Modeling code records:
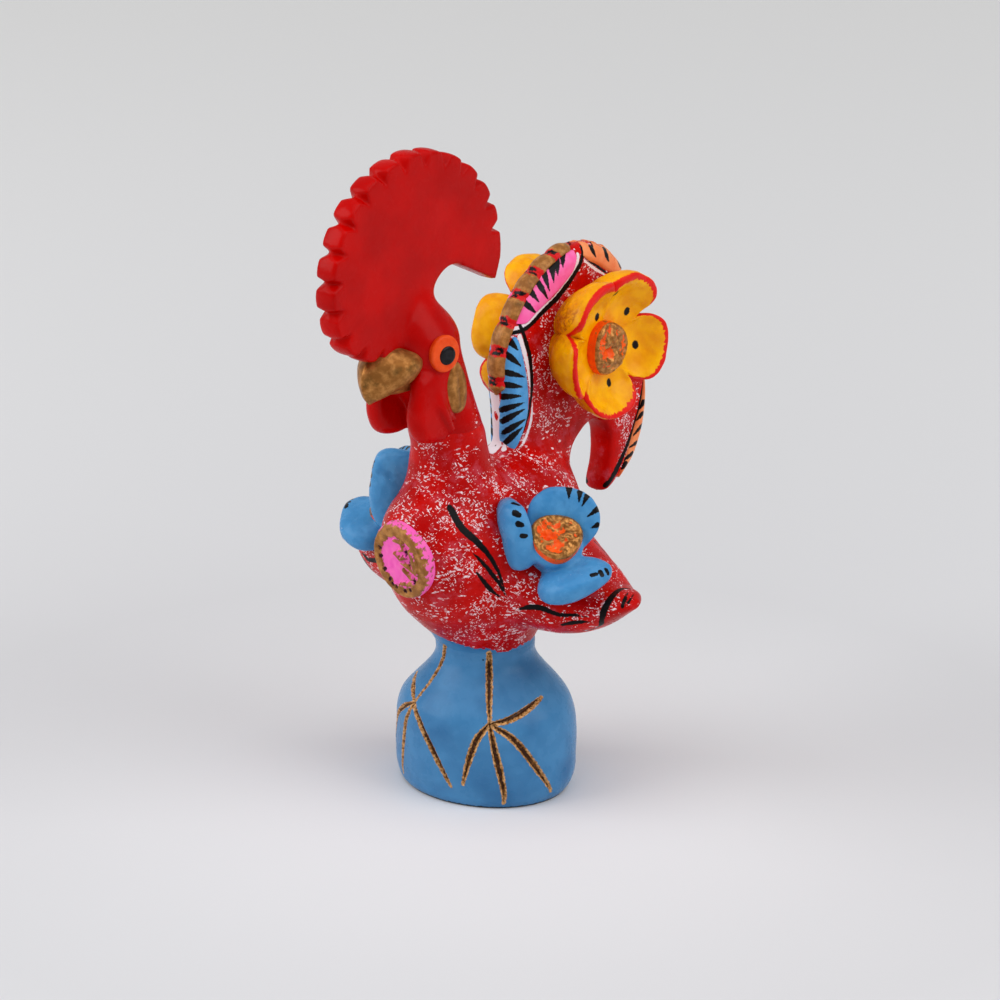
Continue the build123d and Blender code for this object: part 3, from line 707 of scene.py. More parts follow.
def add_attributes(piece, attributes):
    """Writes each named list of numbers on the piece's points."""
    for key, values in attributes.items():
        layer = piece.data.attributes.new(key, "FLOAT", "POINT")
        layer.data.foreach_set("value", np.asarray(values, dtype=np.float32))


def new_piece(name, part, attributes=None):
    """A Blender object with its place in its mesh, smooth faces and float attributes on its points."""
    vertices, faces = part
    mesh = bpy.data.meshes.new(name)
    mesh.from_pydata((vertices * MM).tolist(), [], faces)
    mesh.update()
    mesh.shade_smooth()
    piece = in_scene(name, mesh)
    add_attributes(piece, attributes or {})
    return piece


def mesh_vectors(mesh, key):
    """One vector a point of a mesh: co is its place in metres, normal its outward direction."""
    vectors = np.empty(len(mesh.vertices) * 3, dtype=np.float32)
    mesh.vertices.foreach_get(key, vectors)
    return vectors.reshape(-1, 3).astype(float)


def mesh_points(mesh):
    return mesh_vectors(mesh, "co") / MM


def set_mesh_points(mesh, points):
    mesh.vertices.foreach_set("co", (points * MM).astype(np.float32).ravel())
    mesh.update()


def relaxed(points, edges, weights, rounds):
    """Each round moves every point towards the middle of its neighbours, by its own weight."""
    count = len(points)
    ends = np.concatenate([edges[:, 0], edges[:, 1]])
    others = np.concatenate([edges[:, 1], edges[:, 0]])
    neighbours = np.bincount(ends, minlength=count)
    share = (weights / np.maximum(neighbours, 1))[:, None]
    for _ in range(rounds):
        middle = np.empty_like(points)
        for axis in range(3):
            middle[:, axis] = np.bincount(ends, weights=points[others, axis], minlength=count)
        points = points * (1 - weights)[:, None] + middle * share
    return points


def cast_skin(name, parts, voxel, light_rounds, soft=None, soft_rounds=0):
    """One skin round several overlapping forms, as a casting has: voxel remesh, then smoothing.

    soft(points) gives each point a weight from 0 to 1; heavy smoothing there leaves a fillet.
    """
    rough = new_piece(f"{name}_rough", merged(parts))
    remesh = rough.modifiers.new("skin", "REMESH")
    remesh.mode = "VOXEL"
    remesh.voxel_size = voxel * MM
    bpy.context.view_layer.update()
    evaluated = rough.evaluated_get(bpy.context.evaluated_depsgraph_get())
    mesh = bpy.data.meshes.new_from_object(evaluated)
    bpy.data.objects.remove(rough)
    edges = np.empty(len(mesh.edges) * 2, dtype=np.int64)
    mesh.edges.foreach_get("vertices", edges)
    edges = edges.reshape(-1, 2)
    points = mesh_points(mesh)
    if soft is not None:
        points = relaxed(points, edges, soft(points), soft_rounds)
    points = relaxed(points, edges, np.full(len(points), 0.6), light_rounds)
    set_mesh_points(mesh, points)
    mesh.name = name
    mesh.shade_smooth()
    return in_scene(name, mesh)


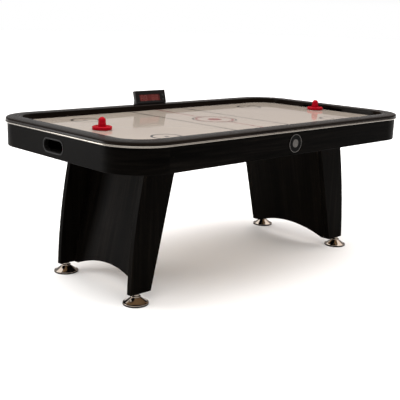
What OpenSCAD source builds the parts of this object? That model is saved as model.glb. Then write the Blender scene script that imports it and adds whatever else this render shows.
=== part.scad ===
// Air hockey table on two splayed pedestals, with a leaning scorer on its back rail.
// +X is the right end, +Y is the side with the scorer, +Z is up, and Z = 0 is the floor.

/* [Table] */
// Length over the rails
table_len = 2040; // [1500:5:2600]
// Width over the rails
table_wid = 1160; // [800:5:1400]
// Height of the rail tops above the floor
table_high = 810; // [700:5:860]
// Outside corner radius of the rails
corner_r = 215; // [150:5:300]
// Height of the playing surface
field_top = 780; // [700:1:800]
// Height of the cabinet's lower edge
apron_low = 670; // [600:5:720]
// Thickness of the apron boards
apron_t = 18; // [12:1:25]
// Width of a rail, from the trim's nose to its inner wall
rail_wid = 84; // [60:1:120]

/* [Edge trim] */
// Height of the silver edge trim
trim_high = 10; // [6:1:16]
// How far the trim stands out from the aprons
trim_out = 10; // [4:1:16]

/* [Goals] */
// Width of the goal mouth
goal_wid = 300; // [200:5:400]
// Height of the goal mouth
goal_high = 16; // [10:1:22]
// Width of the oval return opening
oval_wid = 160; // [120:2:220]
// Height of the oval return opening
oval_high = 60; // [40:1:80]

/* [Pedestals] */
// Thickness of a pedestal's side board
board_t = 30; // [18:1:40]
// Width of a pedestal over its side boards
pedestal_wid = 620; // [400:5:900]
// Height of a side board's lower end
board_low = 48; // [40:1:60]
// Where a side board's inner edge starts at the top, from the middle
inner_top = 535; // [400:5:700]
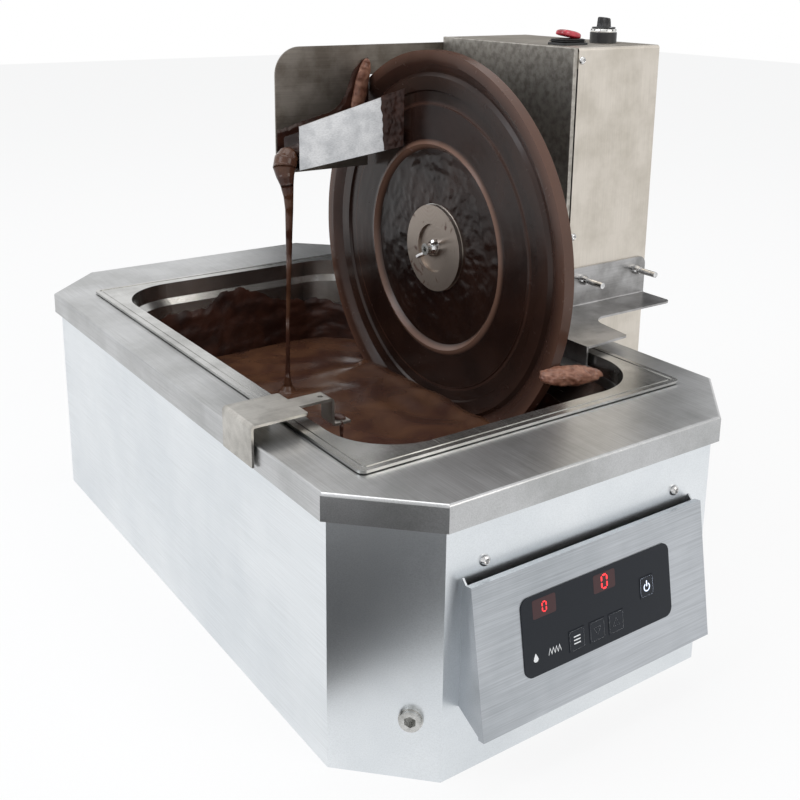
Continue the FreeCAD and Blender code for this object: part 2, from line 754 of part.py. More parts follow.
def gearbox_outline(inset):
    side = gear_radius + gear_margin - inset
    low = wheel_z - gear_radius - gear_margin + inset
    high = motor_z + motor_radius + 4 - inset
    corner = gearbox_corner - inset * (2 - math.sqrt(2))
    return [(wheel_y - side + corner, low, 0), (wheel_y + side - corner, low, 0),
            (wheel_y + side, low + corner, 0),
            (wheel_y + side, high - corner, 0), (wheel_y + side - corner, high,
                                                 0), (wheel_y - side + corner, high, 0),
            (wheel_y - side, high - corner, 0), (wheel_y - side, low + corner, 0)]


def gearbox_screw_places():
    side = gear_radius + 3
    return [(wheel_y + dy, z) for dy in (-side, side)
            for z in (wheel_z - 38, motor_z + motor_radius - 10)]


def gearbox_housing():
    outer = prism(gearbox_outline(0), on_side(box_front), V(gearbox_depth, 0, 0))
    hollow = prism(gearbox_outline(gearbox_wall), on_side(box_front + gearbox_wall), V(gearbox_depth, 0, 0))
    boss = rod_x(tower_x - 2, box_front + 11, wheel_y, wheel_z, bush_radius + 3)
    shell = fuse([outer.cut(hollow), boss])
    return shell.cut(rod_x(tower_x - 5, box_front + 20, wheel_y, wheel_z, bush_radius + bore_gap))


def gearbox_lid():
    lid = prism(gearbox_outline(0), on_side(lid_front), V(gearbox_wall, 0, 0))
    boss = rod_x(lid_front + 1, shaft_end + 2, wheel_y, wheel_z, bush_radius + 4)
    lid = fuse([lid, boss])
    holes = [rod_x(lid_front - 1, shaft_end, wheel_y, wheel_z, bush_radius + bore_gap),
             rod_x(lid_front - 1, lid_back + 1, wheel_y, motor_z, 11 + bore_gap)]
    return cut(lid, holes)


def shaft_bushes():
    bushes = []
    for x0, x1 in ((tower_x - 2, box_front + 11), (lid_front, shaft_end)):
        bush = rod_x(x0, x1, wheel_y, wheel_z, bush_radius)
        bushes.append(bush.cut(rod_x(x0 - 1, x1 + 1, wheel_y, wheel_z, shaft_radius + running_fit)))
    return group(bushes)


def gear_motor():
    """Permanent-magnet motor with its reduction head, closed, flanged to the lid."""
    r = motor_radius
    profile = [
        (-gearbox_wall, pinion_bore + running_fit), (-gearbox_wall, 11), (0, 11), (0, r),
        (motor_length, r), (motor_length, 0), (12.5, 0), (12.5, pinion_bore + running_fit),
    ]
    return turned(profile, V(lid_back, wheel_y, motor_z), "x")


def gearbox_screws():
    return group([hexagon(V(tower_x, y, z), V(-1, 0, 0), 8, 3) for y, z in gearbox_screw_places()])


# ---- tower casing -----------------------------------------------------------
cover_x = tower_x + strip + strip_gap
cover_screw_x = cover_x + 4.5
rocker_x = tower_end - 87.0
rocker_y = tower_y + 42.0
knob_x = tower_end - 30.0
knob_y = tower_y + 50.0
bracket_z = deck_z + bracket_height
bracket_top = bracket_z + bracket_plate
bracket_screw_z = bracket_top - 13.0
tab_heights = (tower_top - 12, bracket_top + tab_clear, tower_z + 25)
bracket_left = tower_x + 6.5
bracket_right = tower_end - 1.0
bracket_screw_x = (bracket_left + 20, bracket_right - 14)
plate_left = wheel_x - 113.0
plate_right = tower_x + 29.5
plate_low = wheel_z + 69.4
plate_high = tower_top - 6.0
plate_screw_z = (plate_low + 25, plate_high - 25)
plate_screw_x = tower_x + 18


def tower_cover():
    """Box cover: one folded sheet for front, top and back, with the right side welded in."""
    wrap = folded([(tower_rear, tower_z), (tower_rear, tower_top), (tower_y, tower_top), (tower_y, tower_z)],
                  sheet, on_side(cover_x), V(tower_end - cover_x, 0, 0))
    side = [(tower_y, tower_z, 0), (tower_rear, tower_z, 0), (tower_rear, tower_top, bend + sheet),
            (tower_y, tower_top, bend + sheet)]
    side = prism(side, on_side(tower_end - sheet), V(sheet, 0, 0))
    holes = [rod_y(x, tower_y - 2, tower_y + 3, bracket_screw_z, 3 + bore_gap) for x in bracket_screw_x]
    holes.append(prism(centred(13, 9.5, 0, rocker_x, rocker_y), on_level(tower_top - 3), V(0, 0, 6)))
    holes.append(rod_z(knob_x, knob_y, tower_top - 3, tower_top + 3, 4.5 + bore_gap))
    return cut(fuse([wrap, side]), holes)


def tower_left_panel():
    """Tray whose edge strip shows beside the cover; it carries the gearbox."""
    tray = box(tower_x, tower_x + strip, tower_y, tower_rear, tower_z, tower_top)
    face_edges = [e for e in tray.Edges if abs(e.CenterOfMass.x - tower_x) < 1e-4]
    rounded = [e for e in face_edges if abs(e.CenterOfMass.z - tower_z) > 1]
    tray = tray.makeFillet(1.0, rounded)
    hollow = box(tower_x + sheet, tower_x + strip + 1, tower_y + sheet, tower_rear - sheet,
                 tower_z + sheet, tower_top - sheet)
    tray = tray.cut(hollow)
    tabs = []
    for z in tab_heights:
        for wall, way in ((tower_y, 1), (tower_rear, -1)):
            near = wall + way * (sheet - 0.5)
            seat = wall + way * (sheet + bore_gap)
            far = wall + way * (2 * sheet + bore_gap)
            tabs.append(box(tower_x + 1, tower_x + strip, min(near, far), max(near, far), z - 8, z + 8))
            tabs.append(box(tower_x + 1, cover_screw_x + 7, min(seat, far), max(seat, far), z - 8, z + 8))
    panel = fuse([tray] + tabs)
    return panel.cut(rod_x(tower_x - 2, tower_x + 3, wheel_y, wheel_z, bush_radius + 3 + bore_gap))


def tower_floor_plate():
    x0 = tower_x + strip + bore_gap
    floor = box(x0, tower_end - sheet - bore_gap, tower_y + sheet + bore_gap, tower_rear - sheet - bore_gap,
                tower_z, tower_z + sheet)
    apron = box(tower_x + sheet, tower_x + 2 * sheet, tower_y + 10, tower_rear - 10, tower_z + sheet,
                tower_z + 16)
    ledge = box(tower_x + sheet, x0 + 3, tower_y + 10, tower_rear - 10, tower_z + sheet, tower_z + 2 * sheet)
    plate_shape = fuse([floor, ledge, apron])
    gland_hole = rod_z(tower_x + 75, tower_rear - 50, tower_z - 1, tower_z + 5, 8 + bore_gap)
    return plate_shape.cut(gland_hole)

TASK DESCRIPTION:
Only the lines running from the line with "What OpenSCAD source" through the line with "inner_top = 535; // [400:5:700]" should be repeated, exactly and with both ends kept.

EXERCISE RESULT:
What OpenSCAD source builds the parts of this object? That model is saved as model.glb. Then write the Blender scene script that imports it and adds whatever else this render shows.
=== part.scad ===
// Air hockey table on two splayed pedestals, with a leaning scorer on its back rail.
// +X is the right end, +Y is the side with the scorer, +Z is up, and Z = 0 is the floor.

/* [Table] */
// Length over the rails
table_len = 2040; // [1500:5:2600]
// Width over the rails
table_wid = 1160; // [800:5:1400]
// Height of the rail tops above the floor
table_high = 810; // [700:5:860]
// Outside corner radius of the rails
corner_r = 215; // [150:5:300]
// Height of the playing surface
field_top = 780; // [700:1:800]
// Height of the cabinet's lower edge
apron_low = 670; // [600:5:720]
// Thickness of the apron boards
apron_t = 18; // [12:1:25]
// Width of a rail, from the trim's nose to its inner wall
rail_wid = 84; // [60:1:120]

/* [Edge trim] */
// Height of the silver edge trim
trim_high = 10; // [6:1:16]
// How far the trim stands out from the aprons
trim_out = 10; // [4:1:16]

/* [Goals] */
// Width of the goal mouth
goal_wid = 300; // [200:5:400]
// Height of the goal mouth
goal_high = 16; // [10:1:22]
// Width of the oval return opening
oval_wid = 160; // [120:2:220]
// Height of the oval return opening
oval_high = 60; // [40:1:80]

/* [Pedestals] */
// Thickness of a pedestal's side board
board_t = 30; // [18:1:40]
// Width of a pedestal over its side boards
pedestal_wid = 620; // [400:5:900]
// Height of a side board's lower end
board_low = 48; // [40:1:60]
// Where a side board's inner edge starts at the top, from the middle
inner_top = 535; // [400:5:700]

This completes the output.